Has no one noticed amazon and kindle?
MalContent [2009-08-13 21:54] Nº du commentaire : 1648 Répondre à : 1514
"as a consumer I will not purchase a device which either police or lock me into someone's business model."
Guess you don't have a TV then... Or a telephone?
Both of those are pretty closely tied to somebody else's business model.
Any copyright change which deprives me of the chance to make a decent income as a copyright holder, or makes a mockery of the very concept of "intellectual property", only serves to discourage me and other artists from dedicating our own time and resources to creating these works in the first place.
crade [2009-08-14 00:38] Nº du commentaire : 1649 Répondre à : 1648
The rights granted to creators by our legislation are deserving of respect and consideration, but the "Intelectual Property" term itself is just a misrepresentation of these rights that the IIPA spread around as part of their capaign to spread paranoia for their own self-interest (no, they aren't in it for the creators... gasp). In my humble opinion it is highly deserving of mockery.
Anyway, there isn't going to be any "depriv[ing of a] chance to make a decent income" (unless you depend on fair dealing for your income). If the government moves an inch in a direction other than what the corrupt lobbyists tell them to I'd be more than surprised. I'm pretty sure the best we can hope for is to limit how much more unbalanced the law gets towards the big labels (and away from both creators and consumers).
arts [2009-09-04 23:00] Nº du commentaire : 2227 Répondre à : 1514
You are free to opt out of any purchase you choose. No one is forcing you to buy a Kindle. Fair "dealing" already exists in our law. I suggest you learn how to use, and do so. It's fun.
Open standards and interoperability will come if the market demands them -- so demand them by continuing to not buy things with unreasonable locks on them. We don't alter laws to force market change unless the present damage to consumers is severe. Not being able to buy (or illegally download) an e-book that exists in paper is not severe. Our laws deal with real outcomes, and the outcomes you infer are little more than inconvenient.
This is kind of long video from Duke univerity about copyright and sampling in the US and how it has expanded the industry...along with the legal side of it...keep in mind that this is in the US but should be thought about how any restrictions would impact our laws.

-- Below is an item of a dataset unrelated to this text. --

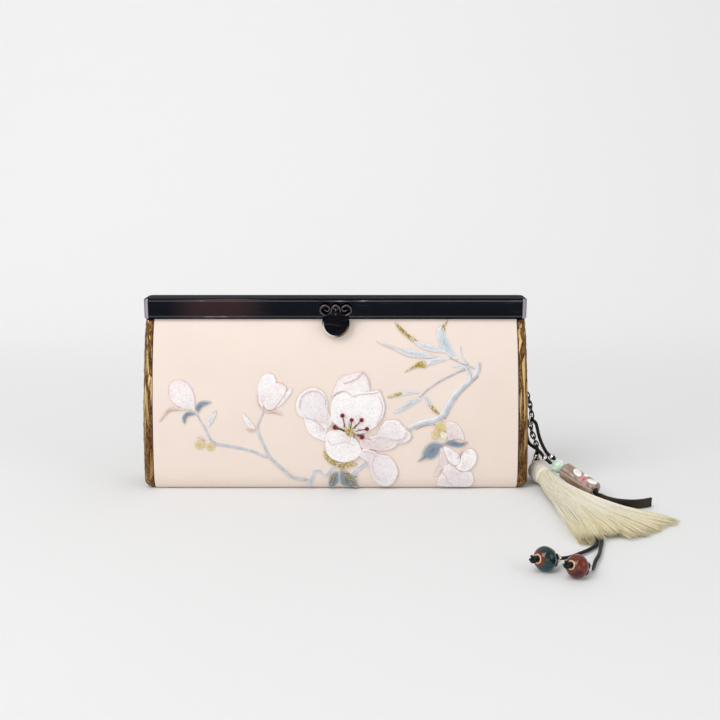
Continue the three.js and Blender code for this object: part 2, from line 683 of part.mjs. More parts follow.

Great access to digital media is a great catalyst for innovation and creativity. Recently, I have registered a corporation for personal business, and for our first (zero) year, I decided to fill corporate taxes on my own. When filling out corresponding government forms, I got stuck on a particular section and turned to Google and online searches for some help. A reference came up from a book that is partially available through Google. The reference gave me an answer right away to my question and I finished the tax forms fairly easily. At the same time, I really liked other information available in this book and I added it to my Amazon shopping queue, to order in my next batch. Without access to online media, in this case through Google, I would have spent many more hours filling the forms instead of working on my business and creation of IP, and I would have never found out how useful this tax book was to my purpose.